Degree Name

Doctor of Philosophy


School of Information Technology and Computer Science


Using the Internet for electronic business has become an area of action for the Australian Government. Programs have focused on raising the awareness of small and medium sized enterprises (SMEs) to the opportunities offered by doing business on-line. Research into electronic business has reported adoption rates within particular industry sectors, but has not provided a theoretical framework for studying the process of diffusion of this dynamic interactive innovation, particularly in relation to explaining the levels of adoption and factors that affect the rate of adoption.

The goal of this dissertation was to address this limitation by proposing a framework, and testing it with a series of integrated empirical studies into the diffusion of electronic business in Australian manufacturing SMEs. Specifically, it answered the following question: Is the model of innovation adoption relevant to doing business on-line? Rogers' (1995) diffusion of innovation theory has been applied to attempt to account for the multiple pathways to adoption and the various multi-way communication channels. The role of the Model of Internet Commerce Adoption (MICA) (Burgess & Cooper, 1998b) was also explored within the total diffusion process.

A series of integrated studies was undertaken, using a triangular research methodology consisting of survey and case study interviews, to gather empirical data to apply to a theoretical study to test the research question. Business-to-business (B2B) dealings in the manufacturing industry in Australia was the focus of the studies. The manufacturing industry has experienced productivity improvements in recent years, and the outlook is strong. SMEs was the unit of study as these organisations are ideally placed to gain a competitive advantage in global trade, and therefore make valuable use of electronic business. In addition, SMEs were less likely to have dedicated information technology (IT) staff, which allowed the research to concentrate on the SMEs and their experiences in the diffusion process.

The initial and replication studies used the survey method and case study interviews with participating organisations in two equivalent manufacturing regions.
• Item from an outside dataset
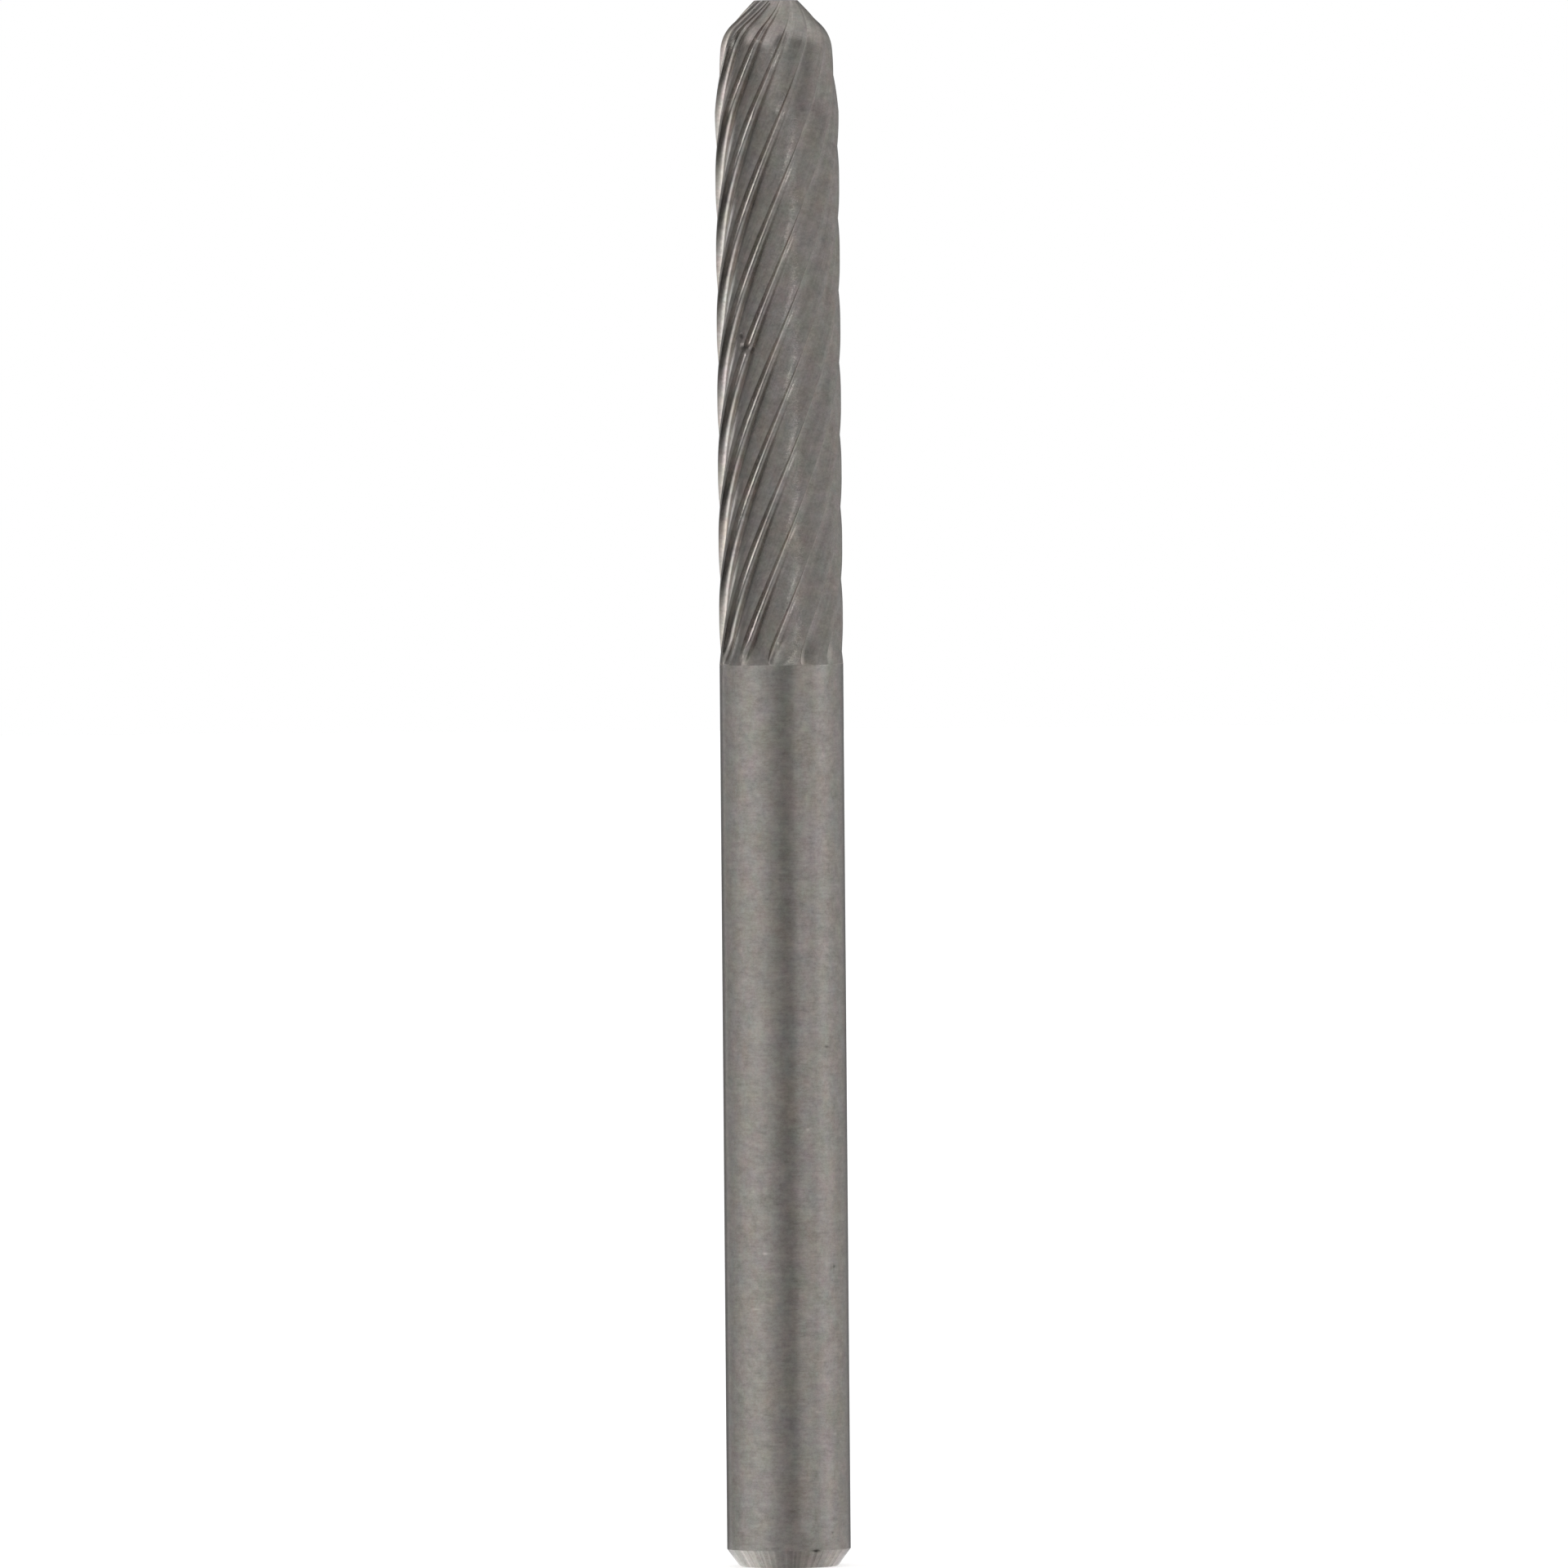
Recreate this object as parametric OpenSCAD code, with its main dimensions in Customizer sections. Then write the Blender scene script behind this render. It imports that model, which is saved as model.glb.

A comparative study was undertaken to determine similarities and differences between the regions, and between small and medium organisations. Interviews were used to examine the role of national and regional industry associations as change agents in the diffusion process. Qualitative analysis of government initiatives provided a complete picture of what is available for manufacturing SMEs as a group in Australia. The findings from these studies was applied to the theoretical study, which tested the viability of existing models as evaluation tools for research into the dynamic interactive innovation of electronic business.

The results of the empirical studies indicated that while most manufacturing SMEs in regional Australia use computers, with a majority using email, only a small percentage utilise the Internet for transaction processing. Major barriers to becoming involved in electronic business were identified as concern about security and privacy of transactions, cost of consultants, and lack of IT expertise of staff. Examination of planned staff IT training methods revealed that employing people with appropriate knowledge has been added to current methods such as on-the-job training. Results from the comparative study found that the regions are consistent and equivalent in their use of e-business strategies. Some differences were found between small and medium organisations indicating a number of issues that need to be addressed. This forms part of the recommendations outlined for industry associations, government and the education sector in relation to their role in the diffusion process.

Results from the theoretical analysis, that applied the data from the empirical studies to Rogers' (1995) framework, demonstrated that extension and modification to the diffusion model is necessary to explain a dynamic interactive innovation within a global environment. Level of adoption is more appropriately measured with MICA (Burgess & Cooper, 1998b). Factors that affect adoption are more suitably defined by including additional elements such as barriers than inhibit involvement, and the management and coordination role necessary for the relevant change agents.

The research encompassed in this dissertation strongly suggests that diffusion of a dynamic interactive innovation, such as electronic business, can be explained using this modified diffusion model. The limitation of this research is that the results cannot be generalised beyond members of the Australian Industry Group, the national industry
association that was used as the population-sampling frame. However, future research, using this modified model, can test these findings in other industry sectors. The outcomes of the empirical studies have provided a profile of manufacturing SMEs, which can be used in the future for either comparative or longitudal studies.